BL was videotaped during the approximately 40 minutes she worked on the task. The entire teaching interview was transcribed and translated from Hebrew into English. We believe that the translation did not appreciably change the ideas and the spirit of the discourse, possibly with one exception.[3]
After about 20 minutes, during which BL had had the opportunity to familiarize herself with the three populations in several representations and to (mostly correctly) answer some comparison questions about them, the following dialogue took place. The 7-minute excerpt is taken from Part III of the teaching interview and was the main focus of our analysis. The excerpt is presented in its entirety to allow the reader to understand the continuity of events. B refers to the student, I refers to the interviewer, and numbers in braces refer to the time elapsed since the beginning of the teaching interview.

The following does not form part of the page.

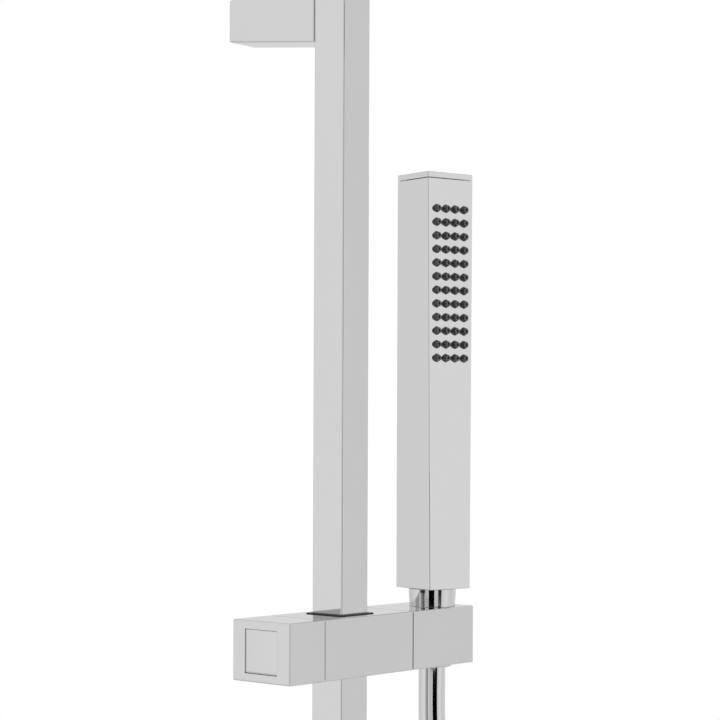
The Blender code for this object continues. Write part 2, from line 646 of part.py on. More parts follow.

I177: Okay, let me ask you the following: The rate of growth of the eagle population ... {21:00}
B178: Yes?
I179: ... is it bigger than that of the lions or smaller than that of the lions? The lions, I remind you, you can look here [points to lions graph].
B180: Yes.
I181: You don't need reminders!
B182: The growth is bigger.
I183: The rate.
B184: Bigger and then it decreases.
I185: Then what?
B186: It gets to a point where it decreases. Not decreases but less, ...
I187: Let's, ...; there is a lot; the question is very subtle. Let's try, because you said a lot of things, and I want to understand them precisely. If I understood you correctly, you said that in the beginning the rate of growth ...? Once again!
B188: It is not equal; it is not, ...
I189: It is not equal, but which one is bigger?
B190: It changes all the time.
I191: [Nods.] The rate of growth of the eagles changes all the time. {22:00}
B192: [Nods.]
I193: Now, the question was to compare it [rate of growth of eagles' population] to the rate of growth of the lions' [population].
B194: In the beginning, it seems to me that it is bigger.
I195: Okay.
B196: And you see the point [points to the screen] when it meets.